É importante notar que os pressupostos de todas as hipóteses acima é o da lesão de interesses do consumidor, em seguida é preciso notar que a desconsideração há de supor a incapacidade da pessoa jurídica para reparar o dano. Instaura-se aí o conflito analisado, pois será que sempre que for infligido o direito do consumidor ou prejuízos a essa parte a desconsideração jurídica é logo aplicada sem proteção alguma à pessoa jurídica?

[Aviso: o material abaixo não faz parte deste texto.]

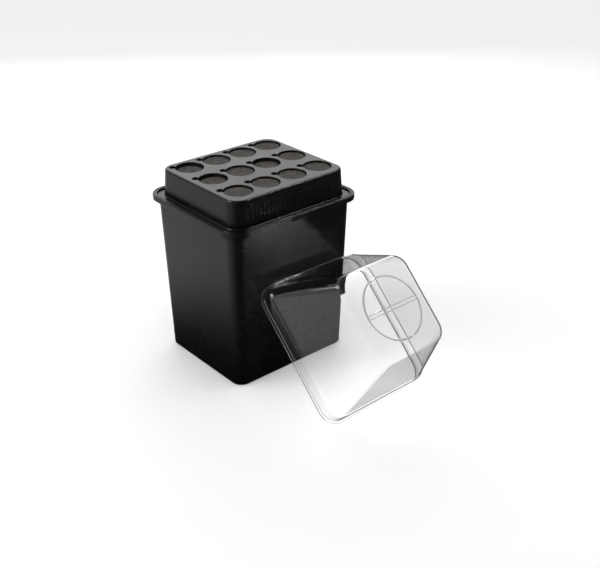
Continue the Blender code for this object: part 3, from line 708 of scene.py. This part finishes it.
def makeCollars(material):
    tree = pittedSurface()
    for row, column in allSites():
        node = f"insert_r{row}c{column}"
        low, high = [Vector(corner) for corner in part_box(node)]
        piece = collarMesh(f"foamCollar_r{row}c{column}", low, high, material)
        level = high.z - collar["edge"] * 1.5
        seed = collar["seed"] + 10 * row + column
        values = {"Pit_depth": collar["pitDepth"], "Pit_scale": collar["pitScale"]}
        applyTree(piece, tree, Level=level, Seed=seed, Finish=material, **values)
        place(piece, f"collar_r{row}c{column}", "foam", node)


dome = {
    "wall": 0.0012,
    "skirt": 0.024,
    "shoulder": 0.003,
    "flange": 0.0048,
    "flangeThickness": 0.0025,
    "height": 0.159,
    "topShort": 0.150,
    "topLong": 0.158,
    "topShift": 0.0075,
    "topCorner": 0.025,
    "topFlat": 0.011,
    "topEdge": 0.0077,
    "ringRadius": 0.055,
    "ringWidth": 0.003,
    "ringHeight": 0.001,
    "clearance": 0.0007,
    "barSpacing": 0.0065,
    "barWidth": 0.0011,
    "barHeight": 0.0008,
    "innerRelief": 0.35,
    "discRings": 72,
    "discSpokes": 216,
    "shoulderBend": 0.0017,
    "flangeBend": 0.0012,
    "flangeEdge": 0.0011,
    "mouthBend": 0.0008,
    # how much darker the sheet is coloured at the flange and the raised ring, from 0 to 1: partly its greater
    # thickness, mostly painted shade for the dark lines that refraction draws there
    "flangeShadeTint": 0.3,
    "ringShadeTint": 1.3,
}
domeJoint = next(joint for joint in frame["joints"] if joint["child"] == "dome")
domeFoot = Vector(domeJoint["pos_m"])
lap = lid["draft"] * dome["skirt"] / (deckTop - rimTop)
skirtGap = lap + dome["clearance"] + dome["wall"]
skirtShort, skirtLong = lid["deckDepth"] / 2 + skirtGap, lid["deckWidth"] / 2 + skirtGap
skirtCorner = lid["deckCorner"] + skirtGap


def domeLean():
    # the lean at which the dome's far edge touches the bucket's sloping front
    length = 2 * (skirtLong + dome["flange"])
    draft = (bucket["mouthDepth"] - bucket["baseDepth"]) / 2 / (rimTop - bucket["lipHeight"])
    reach = -domeFoot.y - bucket["baseDepth"] / 2 - fits["touch"]
    return math.atan(draft) + math.acos(reach / (length * math.hypot(1, draft)))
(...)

O problema no artigo 28 está sem dúvida no § 5° que modifica toda a construção da personalidade jurídica distinta dos membros que a compõem. O parágrafo torna regra o que é exceção. Permitindo a aplicação da desconsideração “sempre que sua personalidade for, de alguma forma, obstáculo ao ressarcimento de prejuízos causados aos consumidores”. Em termos simples, todos aqueles “fatos típicos” do caput caem por terra, pois o parágrafo traz previsão genérica enquanto o caput traz previsões específicas. Por tanto  Assim como na vida, toda defesa exacerbada acaba prejudicando a quem se quer proteger. Levar a proteção do consumidor às últimas conseqüências, (como é o caso do parágrafo quinto do art. 28), significa desestimular o impulso para a criação de novas pessoas jurídicas e de novos fornecedores, o que por sua vez desestimula a concorrência e coloca o consumidor nas mãos dos poucos “sobreviventes” de um mercado já famoso pela rara sobrevivência diante de fatores como a tributação explosiva, a concorrência com produtos piratas, o pagamento de funcionário que mais se paga para os cofres públicos do que para cada funcionário contratado.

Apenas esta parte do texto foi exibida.